Millet, din demektir ve her dinî zümrenin başına o zümrenin en yetkili görülen din görevlisi getirilirdi. Her Millet, zümre, kendi inancına, kültürüne, geleneğine göre yaşar, çocuğunu kendi dilinde eğitirdi. Rum milletine dahil olan Bulgarlar, kiliselerin ayırmak, kendi kültürlerini göre yaşamak istediklerinde problem çıktı, onların kilisesi demirden yapılıp monte edilirdi, Bulgar Eksarlığı böyle kuruldu. Yani laiklik olmadan pek alâ azınlıkların hakları korunuyordu. İslahat Fermanı ile cizye kalktı, onlar da askerlik görevi ile mükellef oldular, hiç de hoşlarına gitmedi; küçük bir meblağ olan cizyeyi ödeyip ticaretlerine devam ediyorlardı. Bedel usulü getirildi.
Cizyenin sembolik değeri vardır. Cizyeyi emreden âyet-i kerîme ‘wa hum sagirun’ diye sona erer;
‘o anda, o sırada küçülmüş olarak’ demektir.
Ciye ödeyen, cizyeyi, avucu yukarıya bakacak şekilde sunardı, alan Müslüman, elini yukarıdan getirerek alır, gayrımüslim, kafir olmanın ezikliğini yaşardı.
Tanzimat depreminin artısı olan İslahat’la 1856 yılında emperyalist con kikirik’in uşağı mason Mustafa Reşid Paşanın 16 yaşındaki toy Abdülmecid’e öğretmesiyle kaldırıldı.
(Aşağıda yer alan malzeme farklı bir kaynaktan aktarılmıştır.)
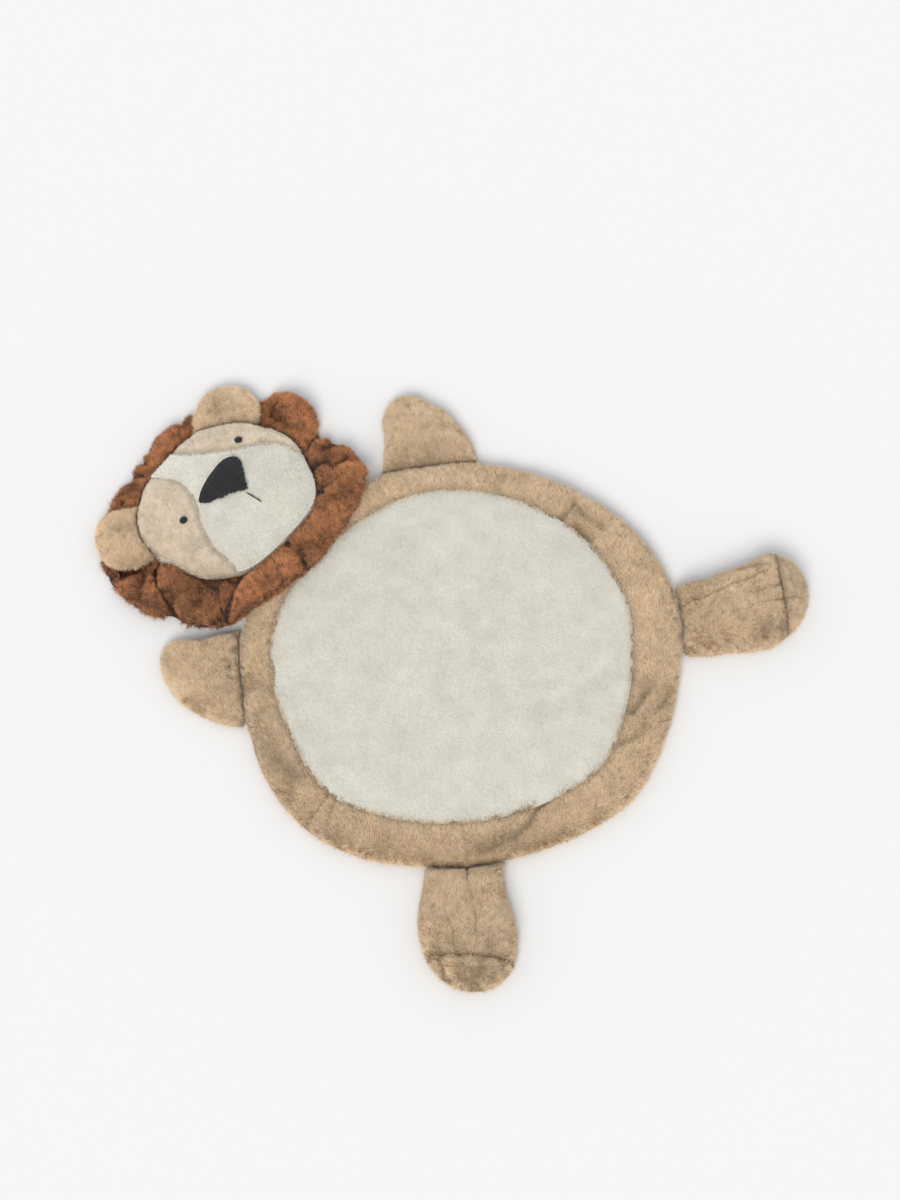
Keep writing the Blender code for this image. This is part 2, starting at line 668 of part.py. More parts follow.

Herkes eşit, gavurlar biraz daha eşit oldu.
O zihniyetle yazılmış olan ders kitaplarında da Türk çocukları, Tanzimat ve Islahat ileri atılım hareketleri olduğunu okudular.
Diploma sahibi olmak, aydın olmak değildir; aydın, her şeyden önce düşünebilen, sonra da okuyan kişi olsa gerektir.